The flash-forwards. Where do I even start. Maybe with the hilariously melodramatic black-and-white filter? Or the teddy bear. Oh, the teddy bear. I can’t.
Hank sending Walt a picture of the dead flunky. It was a pretty good “oh shit!” moment, but was way, way too convenient. Hank isn’t the most professional DEA agent in town, but a cell phone picture of a crime scene? Nope, don’t buy it.
The domestic stuff in general. It has its moments, but overall, there are no stakes. I feel bad for Skyler, but I don’t like super care about her, because we have no idea who she is outside of being Walter’s wife. (Remember when she wrote short stories? Yeah, me neither.) We DEFINITELY have no reason to care about Marie or her stupid kleptomania, and Hank only feels relevant when he’s closing in on Walt as a DEA agent. In general, everything outside of the Walt/Jesse plotlines falls flat and feels extraneous. Everything comes alive–even the soundtrack–when we get back to the drugs and the poisons.
Season 2, Episode 2 “Grilled”
Summary: A manhunt is underway for Tuco, who is wanted for both his minion’s untimely death and Krazy-8’s. A different kind of manhunt is underway for Walt, who is presumed to be a suicide risk. Tuco takes Walt and Jesse to his disabled (and terrifying) uncle’s house while the DEA arrests his entire crew. Tuco doesn’t know Gonzo is dead, and assumes he’s the informant. He wants to bring Walt and Jesse alive to Mexico, but they know he’ll kill them at some point. They try to poison him, but they’re stupid enough to do it right in front of Tuco’s uncle, who literally sounds the alarm on them. Tuco is about to kill Jesse, but they get the jump on him and shoot him.
Then, they violate the first rule of surviving one of these shows and they DON’T DOUBLE TAP, so Tuco literally rises from the grave. Hank, who comes looking for Walt, gets into a shoot-out with him and has the good sense to check that he’s actually dead. Bye, Tuco!
The cinematography is particularly good this episode–there are some gorgeous shots.
Walt and Jesse’s faces when they realize Tuco thinks Gonzo is still alive.

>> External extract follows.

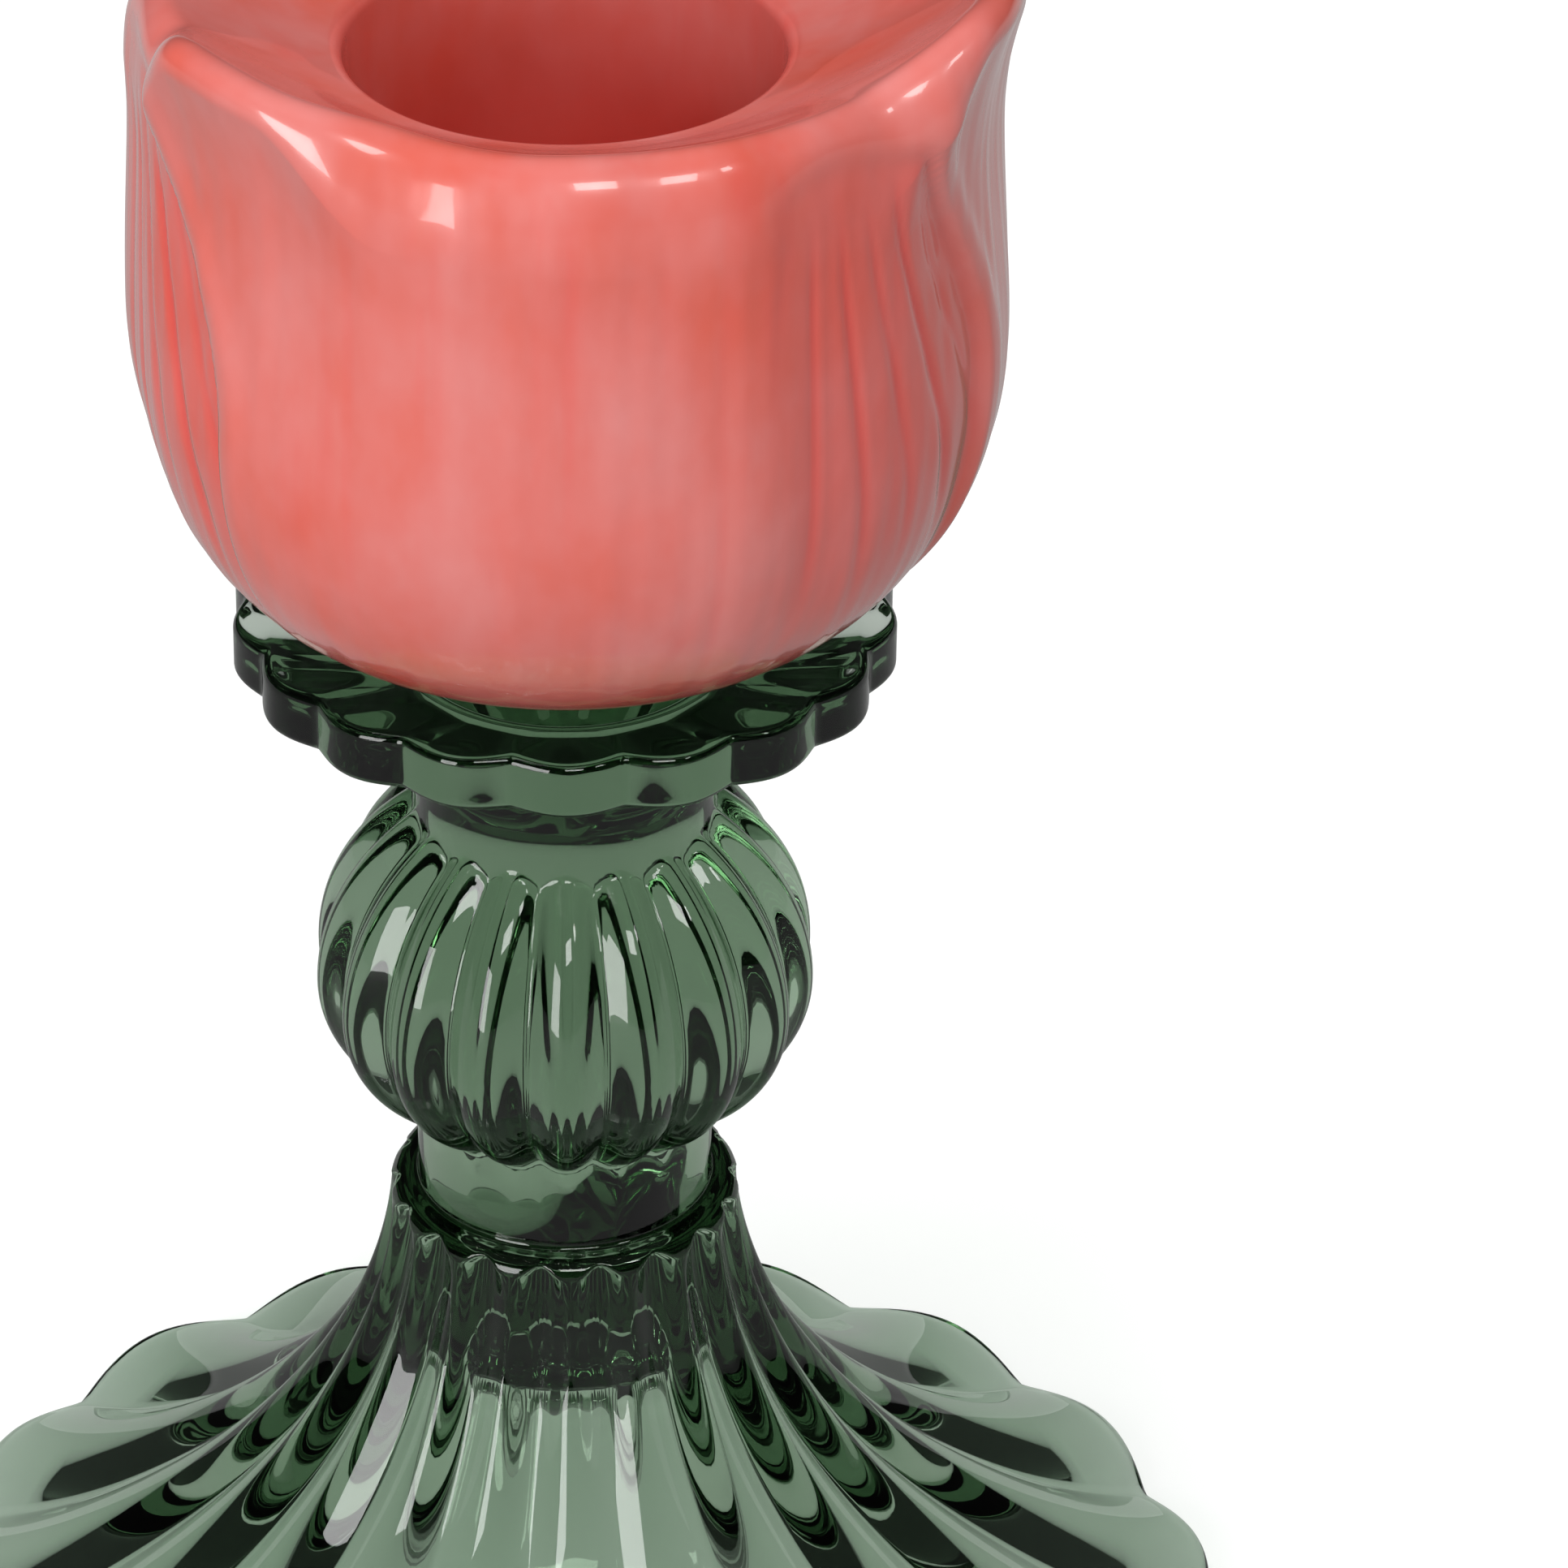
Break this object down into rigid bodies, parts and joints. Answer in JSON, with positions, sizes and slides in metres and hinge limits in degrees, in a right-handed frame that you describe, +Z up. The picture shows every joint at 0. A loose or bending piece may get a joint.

The entire sequence where Tuco’s uncle tries to tell Tuco that they’re up to no good. The tension is almost unbearable–that bell sound has never been so terrifying.
Is Gomez really not going to do anything but walk next to mediocre-white-man Hank and let him call him “Gomey”??
Tuco as a Big Bad. The situation is sufficiently terrifying, and Raymond Cruz’s acting is good, but he’s such a yelly cartoon, it’s hard to take him super seriously. (And it’s hard to imagine that people in the drug trade would take him seriously, either.) His love for his uncle is clearly a last-second ploy to make him feel like a human being, but it doesn’t work (especially since his uncle ends up coming off as more of a rounded character after a few scenes than Tuco does). It’s bad enough to write all your scary drug dealers as Latinos, and all your neighborhood, underdog drug dealers as white, but it’s even worse when the writing is this lazy.
Yet another sinister in media res cold open filled with vague hints of impending doom. This one actually isn’t badly done–I especially like the caterpillar crawling over a baby toy–but it’s enough already!